It's late at night and Horatio is rubbing his temples. Lucky temples. I'm never going to stop with that, you know, so you might as well get used to it. Khanita enters with some research that might help him. She seems to be holding a transparency: "They ruled that a prisoner could mail his sperm to his wife for artificial insemination. It implies a right to procreate by non-traditional means," Khanita explains. Does it? It sounds messy to me. She thinks it would give him an appeal issue if he needed it. Horatio's all ready to give up. Khanita raises her genetically perfect eyebrows and walks out. Horatio jumps up to explain his reason for becoming a lawyer. From anyone else, I'd be bored with this sort of navel gazing, but Ioan can do anything. Just as long as I have a drool cup. Make that a bowl. "I was an 'A' student with no other particular talent -- that's why people go to law school," he says. Uh. Hm. Dad? Puzer? How do you feel about having no particular talent? Khanita went to law school because she wanted to have a voice in the way things are run. A genetically perfected voice, mind you. "Exactly, 'the way things run' -- what society looks like, whether this little boy lives or dies -- it's all decided by a bunch of people who were good at taking tests and not much else!" Horatio fumes. Khanita says she's sorry about what happened to his case but that's no reason to.... "A boy lives or dies, that's real life, Lee May, just not yours," Horatio smolders. Khanita walks out on her genetically perfect legs. Horatio feels bad, and half-heartedly tries to call her back.

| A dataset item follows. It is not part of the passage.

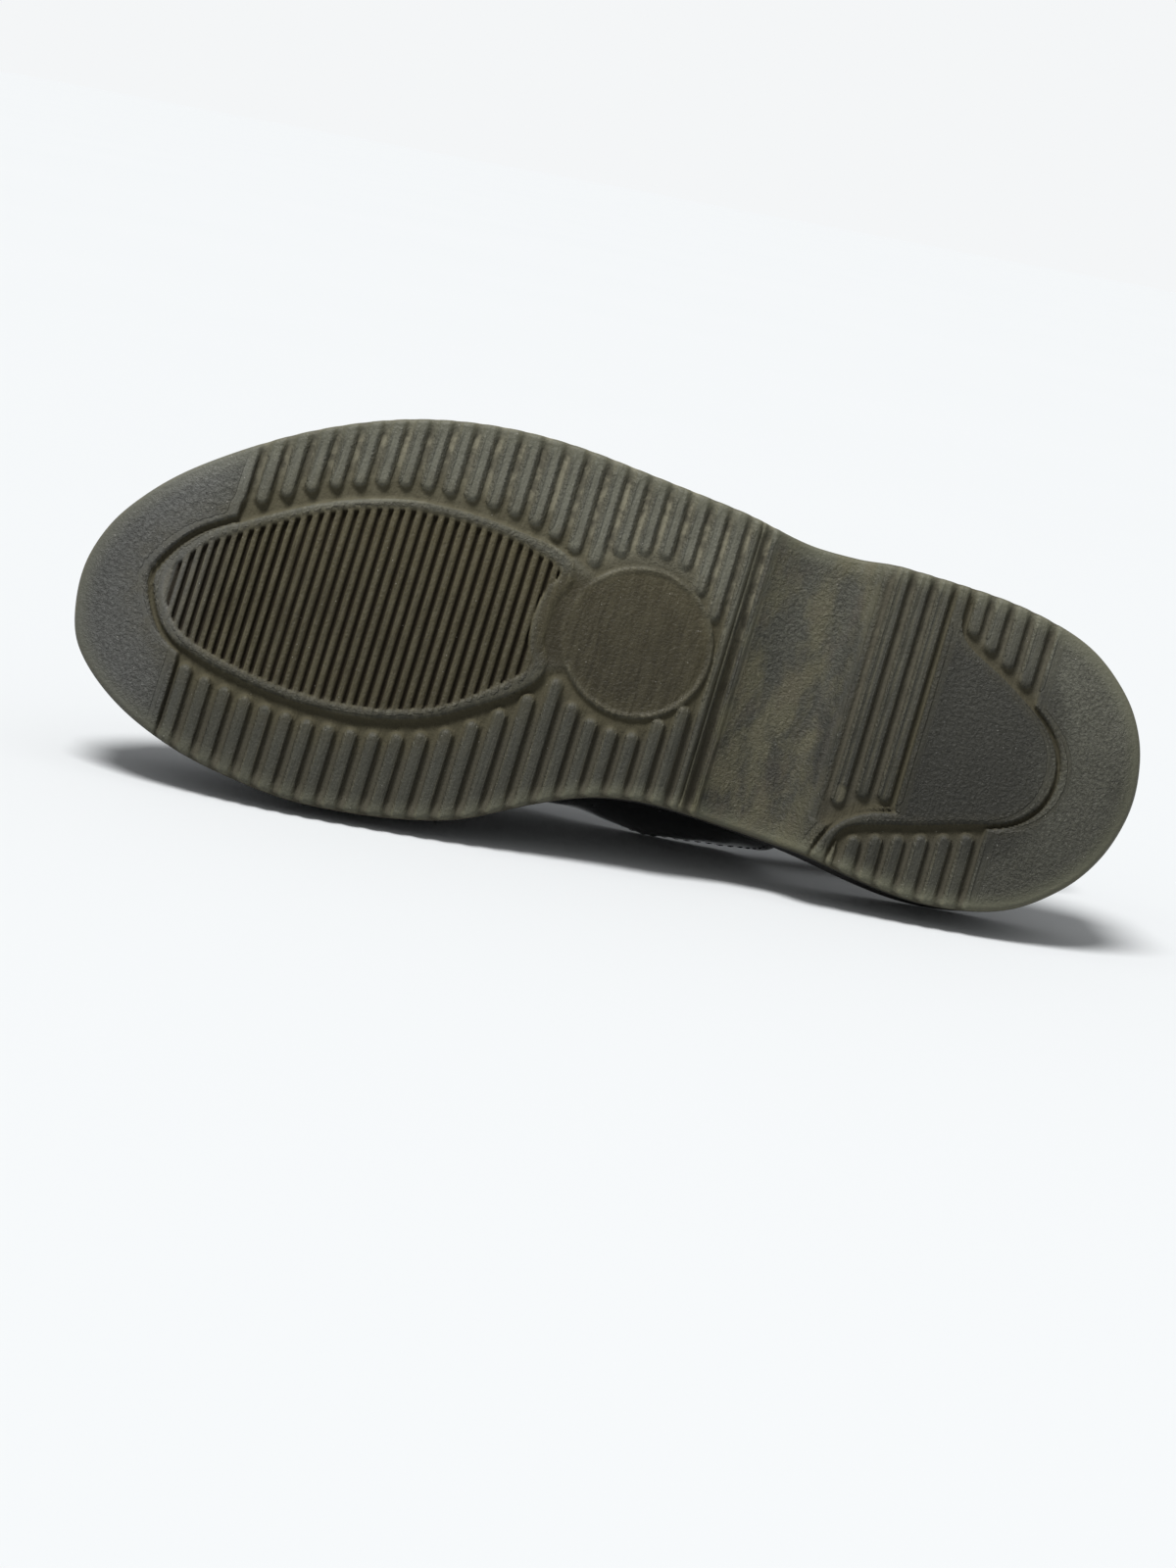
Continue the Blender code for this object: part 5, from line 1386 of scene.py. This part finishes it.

Axel plays in a park as the monorail zips by. Hector approaches the Mom and Dad of Clone and introduces himself. They go to talk and, of course, he will convince him to join the case because he's the same man who admired a borrowed necklace and told Richard Gere that it's hard letting something so beautiful get away.
Office. T.J. wonders what his settlement offer is. Khanita and Darwin tell him he gets to join the band on tour and on the live album, provided he gets some minor nips and tucks. T.J. is affronted: "That's not an offer, that's an insult." Darwin tells him it's a gift, since the tour will make everyone money. T.J. argues that he's in good physical shape and he doesn't look that bad, either. Darwin, speaking from his black heart, thinks that most people would be happy to extend their life by a few years. "I got a forty-year-old son. If I'm going to look thirty forever, he better stay twenty or things are going to look pretty confusing at our family reunions," T.J. blusters. Aren't they going to look confusing anyway? I mean, if he drops forty years, won't more people aside from his son look odd by comparison? One of the leather-clad 98 Years walks in to announce that Kevyn is dead. Everyone looks a bit confused but not that upset. "The telomerase? Cancer?" Khanita asks. "A stroke -- the man was seventy-two," 98 Years says. "And he looked so good," Darwin muses. The anvil, how she hurts.